Output all lines exactly.

**Data segment**
"""

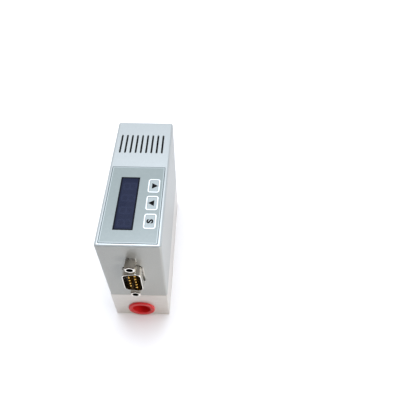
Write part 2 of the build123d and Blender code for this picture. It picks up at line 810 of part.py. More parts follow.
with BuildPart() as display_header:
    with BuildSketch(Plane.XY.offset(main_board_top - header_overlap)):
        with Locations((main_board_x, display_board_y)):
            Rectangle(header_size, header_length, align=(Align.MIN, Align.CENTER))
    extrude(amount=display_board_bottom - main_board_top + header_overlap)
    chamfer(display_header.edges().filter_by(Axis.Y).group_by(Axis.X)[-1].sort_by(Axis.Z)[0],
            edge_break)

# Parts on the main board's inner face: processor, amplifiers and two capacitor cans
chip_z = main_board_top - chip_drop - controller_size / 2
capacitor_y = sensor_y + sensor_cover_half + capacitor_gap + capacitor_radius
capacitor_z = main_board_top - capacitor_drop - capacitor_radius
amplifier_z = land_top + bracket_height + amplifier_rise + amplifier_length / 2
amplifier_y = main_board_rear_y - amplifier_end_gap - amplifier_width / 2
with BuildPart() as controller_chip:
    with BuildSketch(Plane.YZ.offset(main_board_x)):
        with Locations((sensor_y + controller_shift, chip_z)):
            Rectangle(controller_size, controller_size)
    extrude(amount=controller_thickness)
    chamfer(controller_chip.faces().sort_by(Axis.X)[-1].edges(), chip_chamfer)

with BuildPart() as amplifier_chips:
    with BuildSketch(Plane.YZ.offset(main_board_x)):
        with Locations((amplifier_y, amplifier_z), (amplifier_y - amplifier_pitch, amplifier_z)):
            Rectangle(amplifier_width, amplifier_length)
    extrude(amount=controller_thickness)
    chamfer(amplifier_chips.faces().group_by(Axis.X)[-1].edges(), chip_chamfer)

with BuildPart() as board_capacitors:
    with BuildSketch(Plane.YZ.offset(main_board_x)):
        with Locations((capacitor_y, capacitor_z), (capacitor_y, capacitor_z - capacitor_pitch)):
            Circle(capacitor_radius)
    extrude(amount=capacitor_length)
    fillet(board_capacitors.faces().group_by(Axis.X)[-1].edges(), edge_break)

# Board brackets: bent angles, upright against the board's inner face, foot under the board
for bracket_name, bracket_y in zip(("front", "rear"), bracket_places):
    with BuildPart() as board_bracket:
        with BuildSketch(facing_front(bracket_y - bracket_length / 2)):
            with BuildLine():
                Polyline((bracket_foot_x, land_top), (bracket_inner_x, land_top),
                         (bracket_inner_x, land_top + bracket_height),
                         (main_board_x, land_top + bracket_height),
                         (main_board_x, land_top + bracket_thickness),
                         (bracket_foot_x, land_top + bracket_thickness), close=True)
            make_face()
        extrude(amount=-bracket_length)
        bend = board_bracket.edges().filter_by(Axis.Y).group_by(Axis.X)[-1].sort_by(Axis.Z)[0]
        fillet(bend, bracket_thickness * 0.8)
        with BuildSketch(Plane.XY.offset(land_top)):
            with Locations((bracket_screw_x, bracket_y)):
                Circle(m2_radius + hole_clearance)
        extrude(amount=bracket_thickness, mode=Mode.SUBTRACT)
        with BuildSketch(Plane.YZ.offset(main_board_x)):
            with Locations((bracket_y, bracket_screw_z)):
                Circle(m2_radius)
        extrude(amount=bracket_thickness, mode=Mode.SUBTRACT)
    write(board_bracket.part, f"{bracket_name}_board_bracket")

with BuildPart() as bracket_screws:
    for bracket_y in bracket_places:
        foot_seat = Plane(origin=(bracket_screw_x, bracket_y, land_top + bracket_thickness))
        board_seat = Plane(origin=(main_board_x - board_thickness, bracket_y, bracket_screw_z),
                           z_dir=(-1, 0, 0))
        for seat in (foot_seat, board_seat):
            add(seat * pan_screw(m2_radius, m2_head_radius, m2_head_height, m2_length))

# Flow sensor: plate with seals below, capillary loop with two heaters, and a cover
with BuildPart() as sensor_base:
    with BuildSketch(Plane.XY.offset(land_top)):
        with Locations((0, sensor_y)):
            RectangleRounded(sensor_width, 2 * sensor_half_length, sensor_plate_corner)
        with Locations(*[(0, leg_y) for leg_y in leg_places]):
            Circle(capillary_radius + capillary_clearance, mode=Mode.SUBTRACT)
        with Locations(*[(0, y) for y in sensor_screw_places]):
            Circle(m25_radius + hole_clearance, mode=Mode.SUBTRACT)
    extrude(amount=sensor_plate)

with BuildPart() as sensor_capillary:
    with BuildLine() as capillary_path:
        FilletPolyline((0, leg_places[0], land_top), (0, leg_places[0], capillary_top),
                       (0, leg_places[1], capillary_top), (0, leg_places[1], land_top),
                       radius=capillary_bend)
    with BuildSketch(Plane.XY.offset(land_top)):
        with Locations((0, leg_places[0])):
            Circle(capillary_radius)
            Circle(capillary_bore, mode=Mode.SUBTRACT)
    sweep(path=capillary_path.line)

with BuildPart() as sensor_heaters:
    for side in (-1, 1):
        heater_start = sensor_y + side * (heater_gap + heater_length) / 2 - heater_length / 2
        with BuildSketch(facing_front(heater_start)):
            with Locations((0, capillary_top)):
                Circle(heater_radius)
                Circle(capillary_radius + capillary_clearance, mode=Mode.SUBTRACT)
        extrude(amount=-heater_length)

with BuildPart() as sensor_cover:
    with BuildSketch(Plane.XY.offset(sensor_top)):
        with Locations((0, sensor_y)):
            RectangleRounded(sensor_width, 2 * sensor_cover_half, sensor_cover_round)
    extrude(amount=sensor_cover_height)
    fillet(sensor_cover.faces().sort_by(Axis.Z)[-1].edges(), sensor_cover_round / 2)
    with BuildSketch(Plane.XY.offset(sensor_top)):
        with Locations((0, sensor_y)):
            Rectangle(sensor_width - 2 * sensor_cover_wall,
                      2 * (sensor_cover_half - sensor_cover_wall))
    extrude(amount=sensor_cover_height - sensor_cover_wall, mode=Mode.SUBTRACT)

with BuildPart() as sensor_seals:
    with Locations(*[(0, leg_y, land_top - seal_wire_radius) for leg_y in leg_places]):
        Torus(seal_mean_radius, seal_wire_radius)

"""

**The response**
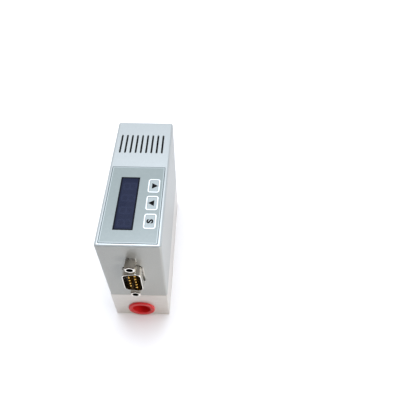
Write part 2 of the build123d and Blender code for this picture. It picks up at line 810 of part.py. More parts follow.
with BuildPart() as display_header:
    with BuildSketch(Plane.XY.offset(main_board_top - header_overlap)):
        with Locations((main_board_x, display_board_y)):
            Rectangle(header_size, header_length, align=(Align.MIN, Align.CENTER))
    extrude(amount=display_board_bottom - main_board_top + header_overlap)
    chamfer(display_header.edges().filter_by(Axis.Y).group_by(Axis.X)[-1].sort_by(Axis.Z)[0],
            edge_break)

# Parts on the main board's inner face: processor, amplifiers and two capacitor cans
chip_z = main_board_top - chip_drop - controller_size / 2
capacitor_y = sensor_y + sensor_cover_half + capacitor_gap + capacitor_radius
capacitor_z = main_board_top - capacitor_drop - capacitor_radius
amplifier_z = land_top + bracket_height + amplifier_rise + amplifier_length / 2
amplifier_y = main_board_rear_y - amplifier_end_gap - amplifier_width / 2
with BuildPart() as controller_chip:
    with BuildSketch(Plane.YZ.offset(main_board_x)):
        with Locations((sensor_y + controller_shift, chip_z)):
            Rectangle(controller_size, controller_size)
    extrude(amount=controller_thickness)
    chamfer(controller_chip.faces().sort_by(Axis.X)[-1].edges(), chip_chamfer)

with BuildPart() as amplifier_chips:
    with BuildSketch(Plane.YZ.offset(main_board_x)):
        with Locations((amplifier_y, amplifier_z), (amplifier_y - amplifier_pitch, amplifier_z)):
            Rectangle(amplifier_width, amplifier_length)
    extrude(amount=controller_thickness)
    chamfer(amplifier_chips.faces().group_by(Axis.X)[-1].edges(), chip_chamfer)

with BuildPart() as board_capacitors:
    with BuildSketch(Plane.YZ.offset(main_board_x)):
        with Locations((capacitor_y, capacitor_z), (capacitor_y, capacitor_z - capacitor_pitch)):
            Circle(capacitor_radius)
    extrude(amount=capacitor_length)
    fillet(board_capacitors.faces().group_by(Axis.X)[-1].edges(), edge_break)

# Board brackets: bent angles, upright against the board's inner face, foot under the board
for bracket_name, bracket_y in zip(("front", "rear"), bracket_places):
    with BuildPart() as board_bracket:
        with BuildSketch(facing_front(bracket_y - bracket_length / 2)):
            with BuildLine():
                Polyline((bracket_foot_x, land_top), (bracket_inner_x, land_top),
                         (bracket_inner_x, land_top + bracket_height),
                         (main_board_x, land_top + bracket_height),
                         (main_board_x, land_top + bracket_thickness),
                         (bracket_foot_x, land_top + bracket_thickness), close=True)
            make_face()
        extrude(amount=-bracket_length)
        bend = board_bracket.edges().filter_by(Axis.Y).group_by(Axis.X)[-1].sort_by(Axis.Z)[0]
        fillet(bend, bracket_thickness * 0.8)
        with BuildSketch(Plane.XY.offset(land_top)):
            with Locations((bracket_screw_x, bracket_y)):
                Circle(m2_radius + hole_clearance)
        extrude(amount=bracket_thickness, mode=Mode.SUBTRACT)
        with BuildSketch(Plane.YZ.offset(main_board_x)):
            with Locations((bracket_y, bracket_screw_z)):
                Circle(m2_radius)
        extrude(amount=bracket_thickness, mode=Mode.SUBTRACT)
    write(board_bracket.part, f"{bracket_name}_board_bracket")

with BuildPart() as bracket_screws:
    for bracket_y in bracket_places:
        foot_seat = Plane(origin=(bracket_screw_x, bracket_y, land_top + bracket_thickness))
        board_seat = Plane(origin=(main_board_x - board_thickness, bracket_y, bracket_screw_z),
                           z_dir=(-1, 0, 0))
        for seat in (foot_seat, board_seat):
            add(seat * pan_screw(m2_radius, m2_head_radius, m2_head_height, m2_length))

# Flow sensor: plate with seals below, capillary loop with two heaters, and a cover
with BuildPart() as sensor_base:
    with BuildSketch(Plane.XY.offset(land_top)):
        with Locations((0, sensor_y)):
            RectangleRounded(sensor_width, 2 * sensor_half_length, sensor_plate_corner)
        with Locations(*[(0, leg_y) for leg_y in leg_places]):
            Circle(capillary_radius + capillary_clearance, mode=Mode.SUBTRACT)
        with Locations(*[(0, y) for y in sensor_screw_places]):
            Circle(m25_radius + hole_clearance, mode=Mode.SUBTRACT)
    extrude(amount=sensor_plate)

with BuildPart() as sensor_capillary:
    with BuildLine() as capillary_path:
        FilletPolyline((0, leg_places[0], land_top), (0, leg_places[0], capillary_top),
                       (0, leg_places[1], capillary_top), (0, leg_places[1], land_top),
                       radius=capillary_bend)
    with BuildSketch(Plane.XY.offset(land_top)):
        with Locations((0, leg_places[0])):
            Circle(capillary_radius)
            Circle(capillary_bore, mode=Mode.SUBTRACT)
    sweep(path=capillary_path.line)

with BuildPart() as sensor_heaters:
    for side in (-1, 1):
        heater_start = sensor_y + side * (heater_gap + heater_length) / 2 - heater_length / 2
        with BuildSketch(facing_front(heater_start)):
            with Locations((0, capillary_top)):
                Circle(heater_radius)
                Circle(capillary_radius + capillary_clearance, mode=Mode.SUBTRACT)
        extrude(amount=-heater_length)

with BuildPart() as sensor_cover:
    with BuildSketch(Plane.XY.offset(sensor_top)):
        with Locations((0, sensor_y)):
            RectangleRounded(sensor_width, 2 * sensor_cover_half, sensor_cover_round)
    extrude(amount=sensor_cover_height)
    fillet(sensor_cover.faces().sort_by(Axis.Z)[-1].edges(), sensor_cover_round / 2)
    with BuildSketch(Plane.XY.offset(sensor_top)):
        with Locations((0, sensor_y)):
            Rectangle(sensor_width - 2 * sensor_cover_wall,
                      2 * (sensor_cover_half - sensor_cover_wall))
    extrude(amount=sensor_cover_height - sensor_cover_wall, mode=Mode.SUBTRACT)

with BuildPart() as sensor_seals:
    with Locations(*[(0, leg_y, land_top - seal_wire_radius) for leg_y in leg_places]):
        Torus(seal_mean_radius, seal_wire_radius)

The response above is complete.